CUDA Out of Memory

A CUDA Out of Memory Error in PyTorch occurs when your GPU doesn't have enough memory to allocate for the tensors, models, or data being processed.
This typically happens when working with large models or batch sizes that exceed the GPU's memory capacity.

Strategies

Batch Size Adjustment
- Reduce the batch size to fit the available GPU memory.
- Smaller batches use less memory, allowing the model to process without exceeding the GPU's capacity.
- Trade-off: Smaller batch sizes may lead to noisier gradients and slower convergence.
Gradient Accumulation
- Split a large batch into smaller "micro-batches" that fit into memory.

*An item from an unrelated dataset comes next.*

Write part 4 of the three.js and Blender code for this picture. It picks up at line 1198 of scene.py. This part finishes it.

- Perform forward and backward passes for each micro-batch, accumulating gradients.
- Update the model's weights after accumulating gradients for the desired batch size.
- This allows training with effectively larger batch sizes without exceeding memory limits.
Model Simplification
- Reduce the size of the model by using fewer layers or smaller layer dimensions.

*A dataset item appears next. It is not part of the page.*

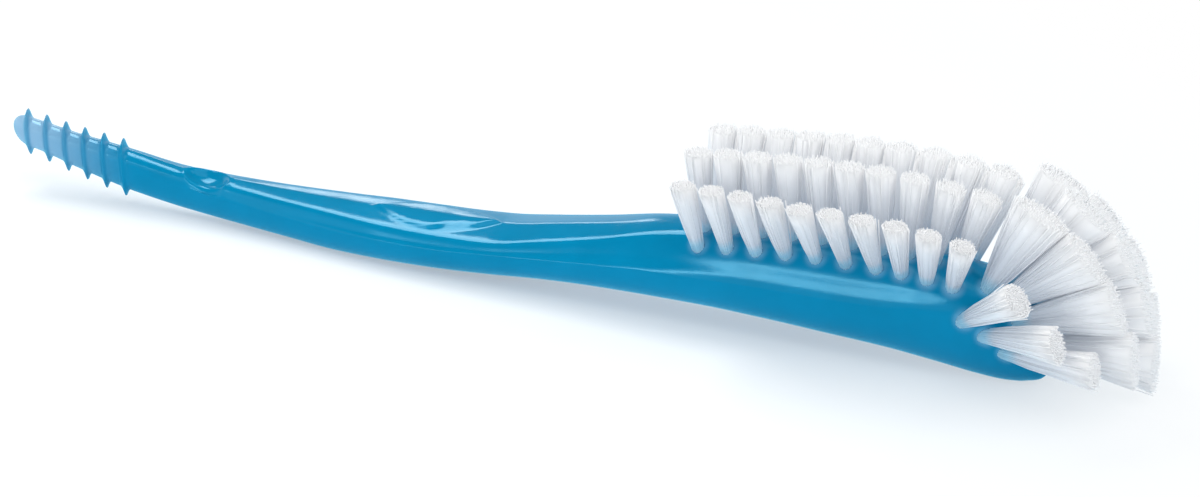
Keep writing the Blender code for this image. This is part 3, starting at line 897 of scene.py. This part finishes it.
def floor_material():
    """Pale floor that takes the brush's shadow, and turns plain white far from the brush, where
    the camera sees it. Near the brush the camera sees a share of bluish glow over it, a painted
    lift and tint of the shadow. In reflections it is a plain pale blue glow, a painted pale blue
    reflection along the handle's lower side."""
    material, tree, shader = new_material("pale_floor")
    output = tree.nodes["Material Output"]
    place = tree.nodes.new("ShaderNodeTexCoord").outputs["Object"]
    shader.inputs["Base Color"].default_value = FLOOR_COLOUR
    shader.inputs["Roughness"].default_value = FLOOR_ROUGHNESS
    shader.inputs["Specular IOR Level"].default_value = 0.0
    away = tree.nodes.new("ShaderNodeVectorMath")
    away.operation = "DISTANCE"
    away.inputs[1].default_value = SHADOW_MIDDLE
    tree.links.new(place, away.inputs[0])
    fade = add_node(
        tree, "ShaderNodeMapRange", interpolation_type="SMOOTHSTEP",
        From_Min=SHADOW_FADE[0], From_Max=SHADOW_FADE[1], To_Min=SHADOW_GLOW_SHARE)
    tree.links.new(away.outputs["Value"], fade.inputs["Value"])
    seen = tree.nodes.new("ShaderNodeLightPath")
    direct = tree.nodes.new("ShaderNodeMath")
    direct.operation = "MULTIPLY"
    tree.links.new(seen.outputs["Is Camera Ray"], direct.inputs[0])
    tree.links.new(fade.outputs["Result"], direct.inputs[1])
    share = tree.nodes.new("ShaderNodeMath")
    share.operation = "MAXIMUM"
    tree.links.new(direct.outputs[0], share.inputs[0])
    tree.links.new(seen.outputs["Is Glossy Ray"], share.inputs[1])
    # Glow painted bluish over the shadow near the brush, white far away, and pale blue for glossy
    # rays
    white = tree.nodes.new("ShaderNodeEmission")
    tint = mix_colours(tree, fade.outputs["Result"], PAINTED_SHADOW_TINT, WHITE)
    glow = mix_colours(tree, seen.outputs["Is Glossy Ray"], tint, PAINTED_REFLECTION_GLOW)
    tree.links.new(glow, white.inputs["Color"])
    mix = tree.nodes.new("ShaderNodeMixShader")
    tree.links.new(share.outputs[0], mix.inputs[0])
    tree.links.new(shader.outputs[0], mix.inputs[1])
    tree.links.new(white.outputs[0], mix.inputs[2])
    tree.links.new(mix.outputs[0], output.inputs["Surface"])
    return material


def studio_world(settings):
    """White backdrop low round the horizon, and a dimmer ceiling over it, which reflections see
    as darker still and as beginning lower down."""
    world = bpy.data.worlds.new("studio")
    world.use_nodes = True
    bpy.context.scene.world = world
    tree = world.node_tree
    background = tree.nodes["Background"]
    direction = tree.nodes.new("ShaderNodeTexCoord").outputs["Generated"]
    split = tree.nodes.new("ShaderNodeSeparateXYZ")
    tree.links.new(direction, split.inputs["Vector"])
    rise = add_node(
        tree, "ShaderNodeMapRange", interpolation_type="SMOOTHSTEP",
        From_Min=BACKDROP_END, To_Min=1.0)
    tree.links.new(split.outputs["Z"], rise.inputs["Value"])
    seen = tree.nodes.new("ShaderNodeLightPath")
    ceiling = add_node(
        tree, "ShaderNodeMapRange", To_Min=settings.sky_level, To_Max=settings.sky_reflection)
    edge = add_node(
        tree, "ShaderNodeMapRange", To_Min=CEILING_START, To_Max=CEILING_START_REFLECTED)
    for narrower, socket in ((ceiling, "To Max"), (edge, "From Max")):
        tree.links.new(seen.outputs["Is Glossy Ray"], narrower.inputs["Value"])
        tree.links.new(narrower.outputs["Result"], rise.inputs[socket])
    background.inputs["Color"].default_value = SKY_COLOUR
    tree.links.new(rise.outputs["Result"], background.inputs["Strength"])


def direction_from(azimuth, elevation):
    """Unit vector from the brush to a place round it. Azimuth 0 is in front of the near side, and
    it grows towards the brush head."""
    flat = math.cos(elevation)
    return Vector((
        math.sin(azimuth) * flat, -math.cos(azimuth) * flat, math.sin(elevation)))


def add_area_light(name, radiance, azimuth, elevation, distance, width, height):
    """A rectangular light that faces the brush from the given azimuth and elevation, in degrees.
    Its power is its radiance times its area times pi."""
    outwards = direction_from(math.radians(azimuth), math.radians(elevation))
    data = bpy.data.lights.new(name, "AREA")
    data.shape = "RECTANGLE"
    data.size = width
    data.size_y = height
    data.energy = radiance * width * height * math.pi
    data.color = LAMP_COLOUR
    light = bpy.data.objects.new(name, data)
    light.location = outwards * distance
    light.rotation_euler = outwards.to_track_quat("Z", "Y").to_euler()
    light.visible_camera = False
    bpy.context.scene.collection.objects.link(light)


def add_camera(settings):
    """The camera at the photo's viewing angle, looking at what lies in the middle of the photo."""
    data = bpy.data.cameras.new("photo_camera")
    data.sensor_fit = "HORIZONTAL"
    data.sensor_width = SENSOR_WIDTH
    data.lens = settings.focal_length
    data.clip_start = CLIP_START
    data.clip_end = CLIP_END
    camera = bpy.data.objects.new("photo_camera", data)
    back = direction_from(VIEW_AZIMUTH, VIEW_ELEVATION)
    camera.location = VIEW_TARGET + back * VIEW_DISTANCE
    camera.rotation_euler = back.to_track_quat("Z", "Y").to_euler()
    bpy.context.scene.collection.objects.link(camera)
    bpy.context.scene.camera = camera


class BRUSH_OT_handle(bpy.types.Operator):
    """Builds the moulded handle with its ribs, scoop, pad and dimpled head"""

    bl_idname = "bottle_brush.handle"
    bl_label = "Moulded Handle"

    def execute(self, context):
        settings = context.scene.bottle_brush_handle
        grid = handle_grid(settings)
        points, glow = sink_dimples(grid.reshape(-1, 3), settings.dimple_depth)
        swell = np.repeat(rib_swell(ring_places())[:, 0], HANDLE_POINTS)
        # The rounded ends draw the first and the last ring together, so one point of each is kept
        kept = slice(HANDLE_POINTS - 1, 1 - HANDLE_POINTS)
        points = points[kept]
        piece = add_piece(
            "moulded_handle", points.tolist(), handle_faces(len(points)),
            handle_material(settings))
        add_values(piece.data, "root_glow", glow[kept])
        add_values(piece.data, "rib_swell", swell[kept])
        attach(piece, BODY)
        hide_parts("handle")
        return {"FINISHED"}


def build_tufts(context, fan):
    """The bristles of the fan's tufts or of the rows' tufts, one piece for each tuft."""
    settings = context.scene.bottle_brush_bristles
    material = bpy.data.materials.get("white_nylon_bristle") or bristle_material(settings)
    for name in tuft_names():
        if name.startswith("tuft_fan") == fan:
            piece = tuft_mesh(name, material, settings)
            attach(piece, BODY)
            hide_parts(name)


class BRUSH_OT_row_bristles(bpy.types.Operator):
    """Builds the bristles of the four rows of tufts on the head"""

    bl_idname = "bottle_brush.row_bristles"
    bl_label = "Row Bristles"

    def execute(self, context):
        build_tufts(context, fan=False)
        return {"FINISHED"}


class BRUSH_OT_fan_bristles(bpy.types.Operator):
    """Builds the bristles of the fan of tufts round the end of the head"""

    bl_idname = "bottle_brush.fan_bristles"
    bl_label = "Fan Bristles"

    def execute(self, context):
        build_tufts(context, fan=True)
        return {"FINISHED"}


class BRUSH_OT_studio(bpy.types.Operator):
    """Builds the floor, the lights, the world and the camera"""

    bl_idname = "bottle_brush.studio"
    bl_label = "Studio"

    def execute(self, context):
        settings = context.scene.bottle_brush_studio
        side = settings.floor_size / 2
        corners = [(-side, -side, 0.0), (side, -side, 0.0), (side, side, 0.0), (-side, side, 0.0)]
        floor = add_piece("floor", corners, [(0, 1, 2, 3)], floor_material())
        studio_world(settings)
        for name, power, *placing in LIGHTS:
            add_area_light(name, getattr(settings, power), *placing)
        add_camera(settings)
        context.scene.view_settings.view_transform = "Standard"
        return {"FINISHED"}


class BRUSH_PT_panel(bpy.types.Panel):
    """Shows the brush's operators and their settings in the sidebar"""

    bl_idname = "BRUSH_PT_panel"
    bl_label = "Bottle Brush"
    bl_space_type = "VIEW_3D"
    bl_region_type = "UI"
    bl_category = "Bottle Brush"

    def draw(self, context):
        for operator in OPERATORS:
            self.layout.operator(operator.bl_idname)
        for name in SETTINGS:
            group = getattr(context.scene, name)
            box = self.layout.box()
            for setting in group.__annotations__:
                box.prop(group, setting)


OPERATORS = (BRUSH_OT_handle, BRUSH_OT_row_bristles, BRUSH_OT_fan_bristles, BRUSH_OT_studio)
SETTINGS = {
    "bottle_brush_handle": HandleSettings,
    "bottle_brush_bristles": BristleSettings,
    "bottle_brush_studio": StudioSettings,
}


def register():
    """Registers the settings, the operators and the panel, and gives each scene its settings."""
    for group in SETTINGS.values():
        bpy.utils.register_class(group)
    for operator in OPERATORS:
        bpy.utils.register_class(operator)
    bpy.utils.register_class(BRUSH_PT_panel)
    for name, group in SETTINGS.items():
        setattr(bpy.types.Scene, name, PointerProperty(type=group))


def unregister():
    """Takes back what register did, in the opposite order."""
    for name in SETTINGS:
        delattr(bpy.types.Scene, name)
    bpy.utils.unregister_class(BRUSH_PT_panel)
    for operator in reversed(OPERATORS):
        bpy.utils.unregister_class(operator)
    for group in reversed(SETTINGS.values()):
        bpy.utils.unregister_class(group)


def main():
    """Builds every piece."""
    register()
    bpy.ops.bottle_brush.handle()
    bpy.ops.bottle_brush.row_bristles()
    bpy.ops.bottle_brush.fan_bristles()
    bpy.ops.bottle_brush.studio()


if __name__ == "__main__":
    main()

- Use model pruning or quantization to make the model lighter.
- Consider swapping to more memory-efficient architectures or using pre-trained models with fewer parameters.
Data Preprocessing
- Resize or crop input images to smaller dimensions to reduce memory usage.
- Normalize and optimize data loading pipelines to minimize GPU workload.

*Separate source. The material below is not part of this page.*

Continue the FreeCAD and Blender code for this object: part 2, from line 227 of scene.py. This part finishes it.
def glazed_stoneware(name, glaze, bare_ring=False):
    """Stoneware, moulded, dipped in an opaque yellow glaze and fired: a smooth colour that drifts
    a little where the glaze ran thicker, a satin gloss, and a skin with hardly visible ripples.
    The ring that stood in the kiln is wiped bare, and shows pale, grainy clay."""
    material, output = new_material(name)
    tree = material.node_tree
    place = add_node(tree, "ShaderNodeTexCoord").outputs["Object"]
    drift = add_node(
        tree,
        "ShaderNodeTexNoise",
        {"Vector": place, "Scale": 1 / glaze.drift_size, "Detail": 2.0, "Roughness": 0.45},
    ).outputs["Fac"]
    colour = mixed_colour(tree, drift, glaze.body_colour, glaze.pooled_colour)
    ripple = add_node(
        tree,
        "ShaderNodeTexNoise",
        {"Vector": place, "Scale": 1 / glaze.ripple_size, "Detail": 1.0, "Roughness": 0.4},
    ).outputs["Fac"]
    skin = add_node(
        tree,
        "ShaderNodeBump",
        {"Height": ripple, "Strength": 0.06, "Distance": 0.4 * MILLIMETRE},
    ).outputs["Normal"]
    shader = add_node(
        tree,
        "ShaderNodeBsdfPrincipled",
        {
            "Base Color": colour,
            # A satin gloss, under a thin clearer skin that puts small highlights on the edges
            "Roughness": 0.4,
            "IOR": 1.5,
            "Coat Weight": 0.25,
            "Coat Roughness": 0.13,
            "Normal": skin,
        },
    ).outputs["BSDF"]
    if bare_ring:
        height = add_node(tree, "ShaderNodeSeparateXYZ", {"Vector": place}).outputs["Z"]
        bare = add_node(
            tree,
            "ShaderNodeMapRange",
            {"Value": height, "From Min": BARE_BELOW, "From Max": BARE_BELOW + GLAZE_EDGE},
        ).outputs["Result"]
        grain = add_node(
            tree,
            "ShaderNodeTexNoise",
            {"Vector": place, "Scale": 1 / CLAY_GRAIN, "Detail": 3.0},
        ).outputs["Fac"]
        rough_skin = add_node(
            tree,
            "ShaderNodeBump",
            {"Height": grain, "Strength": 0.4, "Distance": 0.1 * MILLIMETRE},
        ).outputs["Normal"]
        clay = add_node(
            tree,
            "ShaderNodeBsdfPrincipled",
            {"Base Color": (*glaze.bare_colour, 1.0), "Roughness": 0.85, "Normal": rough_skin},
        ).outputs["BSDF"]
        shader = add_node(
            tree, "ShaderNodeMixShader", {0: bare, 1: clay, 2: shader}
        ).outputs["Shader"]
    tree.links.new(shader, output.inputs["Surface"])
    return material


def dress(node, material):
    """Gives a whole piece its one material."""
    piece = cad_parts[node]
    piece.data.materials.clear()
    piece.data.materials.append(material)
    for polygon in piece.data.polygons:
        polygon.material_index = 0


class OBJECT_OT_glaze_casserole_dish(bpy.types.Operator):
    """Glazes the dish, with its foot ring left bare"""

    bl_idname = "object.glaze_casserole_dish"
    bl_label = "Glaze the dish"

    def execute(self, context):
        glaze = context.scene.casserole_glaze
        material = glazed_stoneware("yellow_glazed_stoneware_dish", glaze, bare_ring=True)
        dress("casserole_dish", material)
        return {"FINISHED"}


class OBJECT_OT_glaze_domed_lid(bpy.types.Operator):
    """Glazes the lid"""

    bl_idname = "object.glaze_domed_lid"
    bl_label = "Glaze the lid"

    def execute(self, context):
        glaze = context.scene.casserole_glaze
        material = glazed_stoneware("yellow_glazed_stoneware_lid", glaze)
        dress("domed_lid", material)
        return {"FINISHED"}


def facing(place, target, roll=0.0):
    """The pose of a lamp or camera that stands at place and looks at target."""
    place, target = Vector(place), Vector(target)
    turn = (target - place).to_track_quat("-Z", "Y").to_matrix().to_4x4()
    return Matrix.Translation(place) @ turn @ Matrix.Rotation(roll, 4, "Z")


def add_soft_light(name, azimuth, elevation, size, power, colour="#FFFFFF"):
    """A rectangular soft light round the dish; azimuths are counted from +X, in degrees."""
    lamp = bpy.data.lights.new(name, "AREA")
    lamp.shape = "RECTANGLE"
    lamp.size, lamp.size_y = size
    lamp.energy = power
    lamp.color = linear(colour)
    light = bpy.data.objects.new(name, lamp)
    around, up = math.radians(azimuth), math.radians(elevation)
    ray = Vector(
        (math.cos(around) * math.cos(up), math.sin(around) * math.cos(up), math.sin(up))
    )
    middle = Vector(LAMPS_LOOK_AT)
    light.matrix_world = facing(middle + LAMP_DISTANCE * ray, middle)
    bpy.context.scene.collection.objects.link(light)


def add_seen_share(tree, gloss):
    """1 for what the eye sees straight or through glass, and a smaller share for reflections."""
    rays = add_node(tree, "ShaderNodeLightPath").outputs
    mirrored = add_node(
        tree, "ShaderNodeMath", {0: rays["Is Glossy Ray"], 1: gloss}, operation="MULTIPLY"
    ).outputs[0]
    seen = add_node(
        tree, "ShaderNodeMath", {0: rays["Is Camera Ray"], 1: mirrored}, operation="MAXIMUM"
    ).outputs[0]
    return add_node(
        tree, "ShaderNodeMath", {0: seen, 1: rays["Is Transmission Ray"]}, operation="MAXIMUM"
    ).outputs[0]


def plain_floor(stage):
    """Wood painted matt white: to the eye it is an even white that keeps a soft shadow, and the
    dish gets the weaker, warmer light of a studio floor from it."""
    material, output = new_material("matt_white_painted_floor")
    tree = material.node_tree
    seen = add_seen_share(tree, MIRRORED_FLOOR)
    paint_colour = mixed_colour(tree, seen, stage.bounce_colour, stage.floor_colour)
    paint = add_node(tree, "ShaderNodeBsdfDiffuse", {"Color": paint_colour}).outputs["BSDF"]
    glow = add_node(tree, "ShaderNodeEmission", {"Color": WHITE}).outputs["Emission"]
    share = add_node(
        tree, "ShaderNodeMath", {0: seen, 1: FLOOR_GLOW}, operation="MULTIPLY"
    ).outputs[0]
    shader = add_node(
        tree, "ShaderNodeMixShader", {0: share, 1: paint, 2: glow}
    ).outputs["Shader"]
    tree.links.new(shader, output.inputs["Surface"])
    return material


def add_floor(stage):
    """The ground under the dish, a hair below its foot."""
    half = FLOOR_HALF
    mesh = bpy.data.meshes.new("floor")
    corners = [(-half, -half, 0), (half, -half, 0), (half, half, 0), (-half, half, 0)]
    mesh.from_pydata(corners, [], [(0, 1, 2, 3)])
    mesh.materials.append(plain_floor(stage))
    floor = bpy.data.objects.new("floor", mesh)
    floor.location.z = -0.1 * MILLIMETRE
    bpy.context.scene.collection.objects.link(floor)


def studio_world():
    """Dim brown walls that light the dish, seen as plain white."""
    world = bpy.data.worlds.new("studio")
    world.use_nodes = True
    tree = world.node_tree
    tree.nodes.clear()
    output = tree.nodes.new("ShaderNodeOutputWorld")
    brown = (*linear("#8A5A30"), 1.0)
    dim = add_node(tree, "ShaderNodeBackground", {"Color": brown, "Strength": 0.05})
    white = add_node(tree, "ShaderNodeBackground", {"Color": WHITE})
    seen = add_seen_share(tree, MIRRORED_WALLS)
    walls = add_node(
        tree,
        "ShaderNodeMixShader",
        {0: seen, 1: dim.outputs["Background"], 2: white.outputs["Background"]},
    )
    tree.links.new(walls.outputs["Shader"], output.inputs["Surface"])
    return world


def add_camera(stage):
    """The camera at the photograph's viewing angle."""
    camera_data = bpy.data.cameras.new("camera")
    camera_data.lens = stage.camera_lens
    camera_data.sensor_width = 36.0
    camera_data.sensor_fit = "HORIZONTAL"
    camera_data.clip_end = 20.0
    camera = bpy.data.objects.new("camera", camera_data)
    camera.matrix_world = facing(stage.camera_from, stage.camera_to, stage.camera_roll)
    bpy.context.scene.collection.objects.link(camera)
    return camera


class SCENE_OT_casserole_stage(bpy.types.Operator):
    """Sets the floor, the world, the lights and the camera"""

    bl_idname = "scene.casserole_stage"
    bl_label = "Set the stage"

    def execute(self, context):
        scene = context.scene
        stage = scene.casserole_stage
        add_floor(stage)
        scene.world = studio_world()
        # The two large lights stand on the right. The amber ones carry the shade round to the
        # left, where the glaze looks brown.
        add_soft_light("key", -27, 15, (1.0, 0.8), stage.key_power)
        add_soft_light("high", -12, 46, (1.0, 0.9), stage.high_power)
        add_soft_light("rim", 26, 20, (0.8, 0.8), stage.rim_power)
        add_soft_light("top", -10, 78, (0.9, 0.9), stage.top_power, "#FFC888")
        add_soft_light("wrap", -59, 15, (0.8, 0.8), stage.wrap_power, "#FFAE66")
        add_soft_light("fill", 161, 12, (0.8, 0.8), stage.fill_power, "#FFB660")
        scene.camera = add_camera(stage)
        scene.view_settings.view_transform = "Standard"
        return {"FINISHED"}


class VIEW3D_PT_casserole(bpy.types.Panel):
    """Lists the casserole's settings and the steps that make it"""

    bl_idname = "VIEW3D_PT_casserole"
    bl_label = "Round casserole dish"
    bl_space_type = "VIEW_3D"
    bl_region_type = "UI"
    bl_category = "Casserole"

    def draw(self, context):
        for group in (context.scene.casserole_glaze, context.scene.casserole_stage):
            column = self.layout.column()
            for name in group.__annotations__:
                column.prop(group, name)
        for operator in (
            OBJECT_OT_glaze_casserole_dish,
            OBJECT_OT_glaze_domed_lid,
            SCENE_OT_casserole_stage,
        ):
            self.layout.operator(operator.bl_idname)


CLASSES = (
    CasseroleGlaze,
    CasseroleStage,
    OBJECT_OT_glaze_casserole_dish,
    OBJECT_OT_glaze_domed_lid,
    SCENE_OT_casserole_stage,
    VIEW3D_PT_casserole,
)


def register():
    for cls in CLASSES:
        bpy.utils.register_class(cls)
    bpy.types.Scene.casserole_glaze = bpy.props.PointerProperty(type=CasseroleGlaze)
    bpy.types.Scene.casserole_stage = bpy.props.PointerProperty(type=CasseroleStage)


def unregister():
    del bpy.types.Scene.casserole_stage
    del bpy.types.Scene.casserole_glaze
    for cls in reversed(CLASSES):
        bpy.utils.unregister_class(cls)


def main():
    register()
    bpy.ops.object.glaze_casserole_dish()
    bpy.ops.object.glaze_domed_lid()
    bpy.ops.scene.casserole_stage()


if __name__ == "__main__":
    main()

- Use mixed precision training (with torch.cuda.amp) to reduce the memory footprint of computations.
Memory Cleanup
- Explicitly free unused GPU memory using torch.cuda.empty_cache().
- Ensure no unnecessary tensors are being stored in memory by removing references.
- Use checkpointing to save intermediate activations and recompute them during the backward pass, saving memory at the cost of additional computation.